* STATED TASK:
Repeat exactly and only the lines from the line containing "Write part 2" through the line containing "strip, _ in HAND_SET])", both included.

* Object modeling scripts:

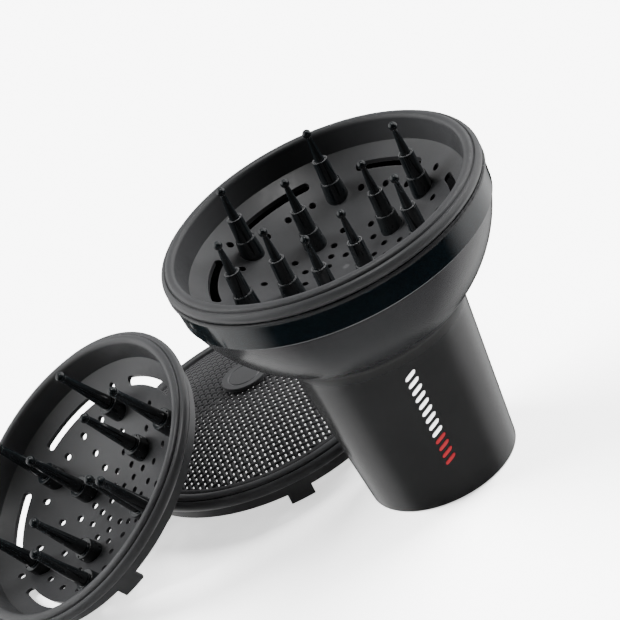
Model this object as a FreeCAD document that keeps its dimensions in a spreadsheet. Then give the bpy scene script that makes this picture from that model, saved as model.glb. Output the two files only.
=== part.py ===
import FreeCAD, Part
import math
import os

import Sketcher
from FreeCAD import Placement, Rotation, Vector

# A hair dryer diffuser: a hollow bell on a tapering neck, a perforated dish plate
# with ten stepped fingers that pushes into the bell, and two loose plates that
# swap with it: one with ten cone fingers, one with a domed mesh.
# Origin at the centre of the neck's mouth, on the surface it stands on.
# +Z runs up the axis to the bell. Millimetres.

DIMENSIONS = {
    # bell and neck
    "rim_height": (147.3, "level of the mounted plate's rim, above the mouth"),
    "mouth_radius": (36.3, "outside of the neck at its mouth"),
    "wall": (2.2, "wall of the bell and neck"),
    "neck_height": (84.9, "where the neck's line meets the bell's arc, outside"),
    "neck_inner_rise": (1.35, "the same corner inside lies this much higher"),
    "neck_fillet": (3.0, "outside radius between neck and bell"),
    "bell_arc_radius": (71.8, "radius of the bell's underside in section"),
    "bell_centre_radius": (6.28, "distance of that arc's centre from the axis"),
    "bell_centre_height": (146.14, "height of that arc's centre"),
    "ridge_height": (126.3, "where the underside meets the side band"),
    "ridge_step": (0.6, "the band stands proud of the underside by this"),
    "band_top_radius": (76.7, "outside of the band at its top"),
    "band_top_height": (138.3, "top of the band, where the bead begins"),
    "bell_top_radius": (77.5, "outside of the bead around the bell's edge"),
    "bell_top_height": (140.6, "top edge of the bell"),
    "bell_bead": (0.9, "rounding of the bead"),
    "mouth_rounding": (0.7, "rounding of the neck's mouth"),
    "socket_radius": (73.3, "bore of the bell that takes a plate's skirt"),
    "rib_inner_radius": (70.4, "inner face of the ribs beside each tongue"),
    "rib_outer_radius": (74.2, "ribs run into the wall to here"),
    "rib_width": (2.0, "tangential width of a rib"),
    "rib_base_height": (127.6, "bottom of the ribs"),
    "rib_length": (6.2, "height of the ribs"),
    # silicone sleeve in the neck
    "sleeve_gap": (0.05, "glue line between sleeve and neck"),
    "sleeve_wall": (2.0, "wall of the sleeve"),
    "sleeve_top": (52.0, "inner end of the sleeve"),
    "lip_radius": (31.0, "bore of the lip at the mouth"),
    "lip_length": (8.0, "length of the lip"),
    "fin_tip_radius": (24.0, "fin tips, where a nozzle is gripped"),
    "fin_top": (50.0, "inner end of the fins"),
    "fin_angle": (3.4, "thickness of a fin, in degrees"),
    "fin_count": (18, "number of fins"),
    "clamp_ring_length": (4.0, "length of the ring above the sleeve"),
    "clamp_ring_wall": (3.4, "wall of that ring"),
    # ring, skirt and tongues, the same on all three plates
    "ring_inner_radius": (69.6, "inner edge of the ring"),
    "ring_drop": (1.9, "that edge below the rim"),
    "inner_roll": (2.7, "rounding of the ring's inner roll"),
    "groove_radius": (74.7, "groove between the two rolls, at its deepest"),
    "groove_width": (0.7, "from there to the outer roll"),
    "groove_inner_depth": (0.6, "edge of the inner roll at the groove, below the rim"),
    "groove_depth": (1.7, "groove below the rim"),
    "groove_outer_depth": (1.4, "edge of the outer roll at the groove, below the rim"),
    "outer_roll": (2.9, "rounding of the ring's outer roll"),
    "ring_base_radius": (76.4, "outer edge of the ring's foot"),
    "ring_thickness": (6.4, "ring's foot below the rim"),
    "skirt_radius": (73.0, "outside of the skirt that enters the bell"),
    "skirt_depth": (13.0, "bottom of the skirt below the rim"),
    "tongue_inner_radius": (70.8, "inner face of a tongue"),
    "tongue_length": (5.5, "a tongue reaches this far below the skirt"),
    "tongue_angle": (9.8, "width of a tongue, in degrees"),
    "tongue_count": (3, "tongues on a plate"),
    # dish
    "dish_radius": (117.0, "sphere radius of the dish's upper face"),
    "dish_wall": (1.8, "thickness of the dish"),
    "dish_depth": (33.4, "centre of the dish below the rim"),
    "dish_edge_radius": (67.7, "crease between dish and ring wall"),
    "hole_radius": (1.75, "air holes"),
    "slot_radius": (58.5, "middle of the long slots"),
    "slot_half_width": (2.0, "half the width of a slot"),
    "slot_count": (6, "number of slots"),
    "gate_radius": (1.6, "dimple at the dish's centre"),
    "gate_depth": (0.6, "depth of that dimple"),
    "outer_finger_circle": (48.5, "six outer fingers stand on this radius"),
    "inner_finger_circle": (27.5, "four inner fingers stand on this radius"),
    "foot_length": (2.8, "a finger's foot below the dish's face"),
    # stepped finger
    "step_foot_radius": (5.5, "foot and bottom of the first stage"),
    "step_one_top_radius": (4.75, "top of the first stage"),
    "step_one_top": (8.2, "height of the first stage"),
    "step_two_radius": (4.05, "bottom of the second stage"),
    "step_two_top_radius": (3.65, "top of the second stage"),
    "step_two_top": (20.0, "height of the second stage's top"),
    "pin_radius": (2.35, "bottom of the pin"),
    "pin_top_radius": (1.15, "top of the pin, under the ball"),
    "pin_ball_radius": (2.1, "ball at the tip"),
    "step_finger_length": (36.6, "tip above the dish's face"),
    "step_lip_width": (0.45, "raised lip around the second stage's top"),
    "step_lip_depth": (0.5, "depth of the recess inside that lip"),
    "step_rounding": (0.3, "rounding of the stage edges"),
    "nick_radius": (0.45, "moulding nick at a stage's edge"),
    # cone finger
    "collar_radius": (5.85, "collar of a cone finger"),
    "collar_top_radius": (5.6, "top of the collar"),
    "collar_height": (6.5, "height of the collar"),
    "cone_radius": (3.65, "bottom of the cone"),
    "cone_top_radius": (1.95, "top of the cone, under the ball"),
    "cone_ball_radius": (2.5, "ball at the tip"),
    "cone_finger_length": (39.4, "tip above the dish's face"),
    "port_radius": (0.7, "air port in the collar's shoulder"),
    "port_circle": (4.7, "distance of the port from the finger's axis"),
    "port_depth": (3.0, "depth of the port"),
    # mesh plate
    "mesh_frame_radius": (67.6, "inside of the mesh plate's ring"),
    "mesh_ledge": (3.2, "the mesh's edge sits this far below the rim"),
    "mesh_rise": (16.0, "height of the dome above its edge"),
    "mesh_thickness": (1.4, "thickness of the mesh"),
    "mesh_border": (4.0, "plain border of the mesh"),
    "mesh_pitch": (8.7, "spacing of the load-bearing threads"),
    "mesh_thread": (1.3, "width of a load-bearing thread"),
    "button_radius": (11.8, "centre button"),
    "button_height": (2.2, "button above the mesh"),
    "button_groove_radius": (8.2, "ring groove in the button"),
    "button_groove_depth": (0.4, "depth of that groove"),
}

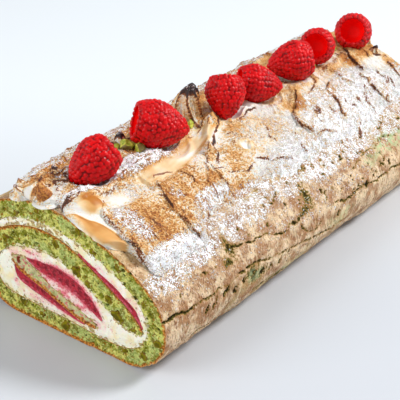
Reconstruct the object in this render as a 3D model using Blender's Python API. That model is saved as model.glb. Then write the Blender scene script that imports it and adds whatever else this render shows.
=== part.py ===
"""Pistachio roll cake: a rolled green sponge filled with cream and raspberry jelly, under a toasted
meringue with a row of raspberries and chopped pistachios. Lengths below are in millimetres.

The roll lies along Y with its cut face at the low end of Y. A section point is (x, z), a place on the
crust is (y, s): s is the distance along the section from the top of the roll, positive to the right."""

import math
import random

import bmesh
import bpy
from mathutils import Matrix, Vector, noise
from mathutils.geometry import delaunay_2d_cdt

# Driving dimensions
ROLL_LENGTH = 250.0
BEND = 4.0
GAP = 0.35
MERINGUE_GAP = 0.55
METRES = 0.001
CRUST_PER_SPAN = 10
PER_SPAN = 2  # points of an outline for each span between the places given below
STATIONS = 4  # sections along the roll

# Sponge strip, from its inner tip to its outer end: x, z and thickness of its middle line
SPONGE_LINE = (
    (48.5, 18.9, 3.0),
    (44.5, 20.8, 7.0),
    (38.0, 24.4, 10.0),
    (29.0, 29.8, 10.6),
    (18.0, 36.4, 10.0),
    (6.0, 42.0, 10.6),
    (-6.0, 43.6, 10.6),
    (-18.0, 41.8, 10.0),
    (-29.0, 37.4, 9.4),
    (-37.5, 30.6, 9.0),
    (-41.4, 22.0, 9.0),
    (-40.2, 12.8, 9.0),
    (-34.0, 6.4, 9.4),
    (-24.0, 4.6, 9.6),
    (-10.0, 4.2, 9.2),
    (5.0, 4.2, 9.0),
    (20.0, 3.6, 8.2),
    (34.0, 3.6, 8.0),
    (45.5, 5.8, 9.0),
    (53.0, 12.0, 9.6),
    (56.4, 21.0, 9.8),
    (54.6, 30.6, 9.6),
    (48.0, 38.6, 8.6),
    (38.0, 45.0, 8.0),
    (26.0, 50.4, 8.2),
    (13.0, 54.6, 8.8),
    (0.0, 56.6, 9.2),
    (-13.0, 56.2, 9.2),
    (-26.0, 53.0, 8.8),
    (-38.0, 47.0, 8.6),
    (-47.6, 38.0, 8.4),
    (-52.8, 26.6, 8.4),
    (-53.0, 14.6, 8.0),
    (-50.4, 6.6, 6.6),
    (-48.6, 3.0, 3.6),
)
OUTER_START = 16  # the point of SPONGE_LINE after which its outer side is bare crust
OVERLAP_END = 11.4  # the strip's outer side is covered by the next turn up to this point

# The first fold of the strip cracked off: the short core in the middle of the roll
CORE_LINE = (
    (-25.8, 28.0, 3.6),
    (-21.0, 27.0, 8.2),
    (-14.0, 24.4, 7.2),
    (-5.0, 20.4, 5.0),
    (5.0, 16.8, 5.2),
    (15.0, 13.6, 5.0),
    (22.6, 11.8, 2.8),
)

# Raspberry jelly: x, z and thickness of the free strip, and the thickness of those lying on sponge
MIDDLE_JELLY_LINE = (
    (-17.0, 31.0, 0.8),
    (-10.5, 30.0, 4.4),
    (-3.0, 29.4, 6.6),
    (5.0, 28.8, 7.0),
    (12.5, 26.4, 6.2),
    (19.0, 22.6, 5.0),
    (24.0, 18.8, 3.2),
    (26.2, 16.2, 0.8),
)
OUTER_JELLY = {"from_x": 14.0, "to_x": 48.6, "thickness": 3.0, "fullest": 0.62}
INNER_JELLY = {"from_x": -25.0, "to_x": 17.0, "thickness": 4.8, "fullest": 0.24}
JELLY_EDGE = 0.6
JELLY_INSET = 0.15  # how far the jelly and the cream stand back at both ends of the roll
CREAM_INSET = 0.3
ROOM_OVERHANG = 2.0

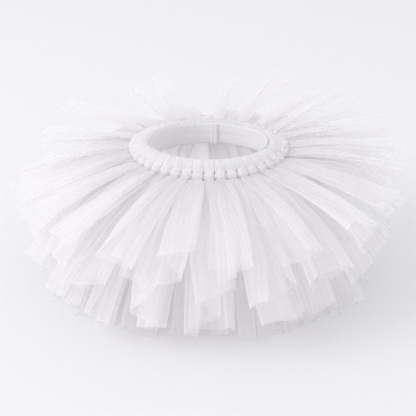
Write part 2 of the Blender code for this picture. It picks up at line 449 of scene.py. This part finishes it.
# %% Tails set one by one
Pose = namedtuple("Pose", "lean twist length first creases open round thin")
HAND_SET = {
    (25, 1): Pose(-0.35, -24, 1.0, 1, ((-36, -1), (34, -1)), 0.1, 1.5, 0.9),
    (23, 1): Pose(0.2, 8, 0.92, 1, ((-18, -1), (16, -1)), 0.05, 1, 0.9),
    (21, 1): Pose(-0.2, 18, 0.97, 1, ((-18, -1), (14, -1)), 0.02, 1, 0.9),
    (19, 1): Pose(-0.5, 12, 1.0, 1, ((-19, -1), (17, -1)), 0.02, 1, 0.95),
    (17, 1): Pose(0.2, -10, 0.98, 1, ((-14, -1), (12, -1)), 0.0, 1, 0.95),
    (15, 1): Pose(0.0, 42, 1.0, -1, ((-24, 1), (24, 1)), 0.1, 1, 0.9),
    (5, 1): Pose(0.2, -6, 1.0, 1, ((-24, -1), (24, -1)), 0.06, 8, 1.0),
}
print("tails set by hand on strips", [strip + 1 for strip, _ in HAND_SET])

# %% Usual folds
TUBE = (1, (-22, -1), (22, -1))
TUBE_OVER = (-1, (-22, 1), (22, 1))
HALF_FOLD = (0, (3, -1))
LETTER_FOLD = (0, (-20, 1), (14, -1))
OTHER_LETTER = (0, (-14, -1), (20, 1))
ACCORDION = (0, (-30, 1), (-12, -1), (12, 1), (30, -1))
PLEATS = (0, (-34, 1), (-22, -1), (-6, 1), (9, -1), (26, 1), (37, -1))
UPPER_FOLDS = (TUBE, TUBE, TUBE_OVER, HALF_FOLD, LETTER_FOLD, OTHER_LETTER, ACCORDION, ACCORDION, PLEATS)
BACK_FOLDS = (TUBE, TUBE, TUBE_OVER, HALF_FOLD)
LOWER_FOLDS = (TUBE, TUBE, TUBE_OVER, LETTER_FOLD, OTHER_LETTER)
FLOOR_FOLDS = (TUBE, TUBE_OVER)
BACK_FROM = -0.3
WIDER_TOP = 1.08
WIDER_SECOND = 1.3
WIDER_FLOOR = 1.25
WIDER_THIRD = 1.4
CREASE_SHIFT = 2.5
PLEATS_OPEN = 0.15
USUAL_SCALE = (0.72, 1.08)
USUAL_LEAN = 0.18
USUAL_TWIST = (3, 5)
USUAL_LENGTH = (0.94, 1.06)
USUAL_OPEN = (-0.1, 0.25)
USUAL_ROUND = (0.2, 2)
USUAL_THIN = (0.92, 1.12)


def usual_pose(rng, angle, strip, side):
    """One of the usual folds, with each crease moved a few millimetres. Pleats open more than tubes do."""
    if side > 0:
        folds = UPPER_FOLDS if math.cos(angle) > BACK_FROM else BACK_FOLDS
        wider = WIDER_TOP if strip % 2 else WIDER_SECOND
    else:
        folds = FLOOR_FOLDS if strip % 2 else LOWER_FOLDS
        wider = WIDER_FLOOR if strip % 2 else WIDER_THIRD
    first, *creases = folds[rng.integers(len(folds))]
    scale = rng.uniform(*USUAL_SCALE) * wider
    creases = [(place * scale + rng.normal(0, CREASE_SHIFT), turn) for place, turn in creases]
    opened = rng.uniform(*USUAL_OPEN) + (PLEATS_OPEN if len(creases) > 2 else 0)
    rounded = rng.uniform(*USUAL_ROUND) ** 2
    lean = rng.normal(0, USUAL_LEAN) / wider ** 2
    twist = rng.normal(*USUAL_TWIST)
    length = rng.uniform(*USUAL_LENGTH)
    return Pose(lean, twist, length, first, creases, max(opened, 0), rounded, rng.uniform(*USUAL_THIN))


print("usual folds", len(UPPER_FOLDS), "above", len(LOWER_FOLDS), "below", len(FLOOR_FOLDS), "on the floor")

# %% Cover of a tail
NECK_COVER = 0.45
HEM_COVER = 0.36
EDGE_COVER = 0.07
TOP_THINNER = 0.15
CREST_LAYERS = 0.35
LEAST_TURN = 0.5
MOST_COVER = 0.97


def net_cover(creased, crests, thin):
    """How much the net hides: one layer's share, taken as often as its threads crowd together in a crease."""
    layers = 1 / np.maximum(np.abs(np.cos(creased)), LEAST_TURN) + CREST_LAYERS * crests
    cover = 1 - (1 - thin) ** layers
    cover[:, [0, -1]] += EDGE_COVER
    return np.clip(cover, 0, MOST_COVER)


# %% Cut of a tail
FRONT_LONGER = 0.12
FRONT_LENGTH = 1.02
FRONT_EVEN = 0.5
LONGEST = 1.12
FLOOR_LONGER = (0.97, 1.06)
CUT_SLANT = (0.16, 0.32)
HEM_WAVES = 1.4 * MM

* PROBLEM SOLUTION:
Write part 2 of the Blender code for this picture. It picks up at line 449 of scene.py. This part finishes it.
# %% Tails set one by one
Pose = namedtuple("Pose", "lean twist length first creases open round thin")
HAND_SET = {
    (25, 1): Pose(-0.35, -24, 1.0, 1, ((-36, -1), (34, -1)), 0.1, 1.5, 0.9),
    (23, 1): Pose(0.2, 8, 0.92, 1, ((-18, -1), (16, -1)), 0.05, 1, 0.9),
    (21, 1): Pose(-0.2, 18, 0.97, 1, ((-18, -1), (14, -1)), 0.02, 1, 0.9),
    (19, 1): Pose(-0.5, 12, 1.0, 1, ((-19, -1), (17, -1)), 0.02, 1, 0.95),
    (17, 1): Pose(0.2, -10, 0.98, 1, ((-14, -1), (12, -1)), 0.0, 1, 0.95),
    (15, 1): Pose(0.0, 42, 1.0, -1, ((-24, 1), (24, 1)), 0.1, 1, 0.9),
    (5, 1): Pose(0.2, -6, 1.0, 1, ((-24, -1), (24, -1)), 0.06, 8, 1.0),
}
print("tails set by hand on strips", [strip + 1 for strip, _ in HAND_SET])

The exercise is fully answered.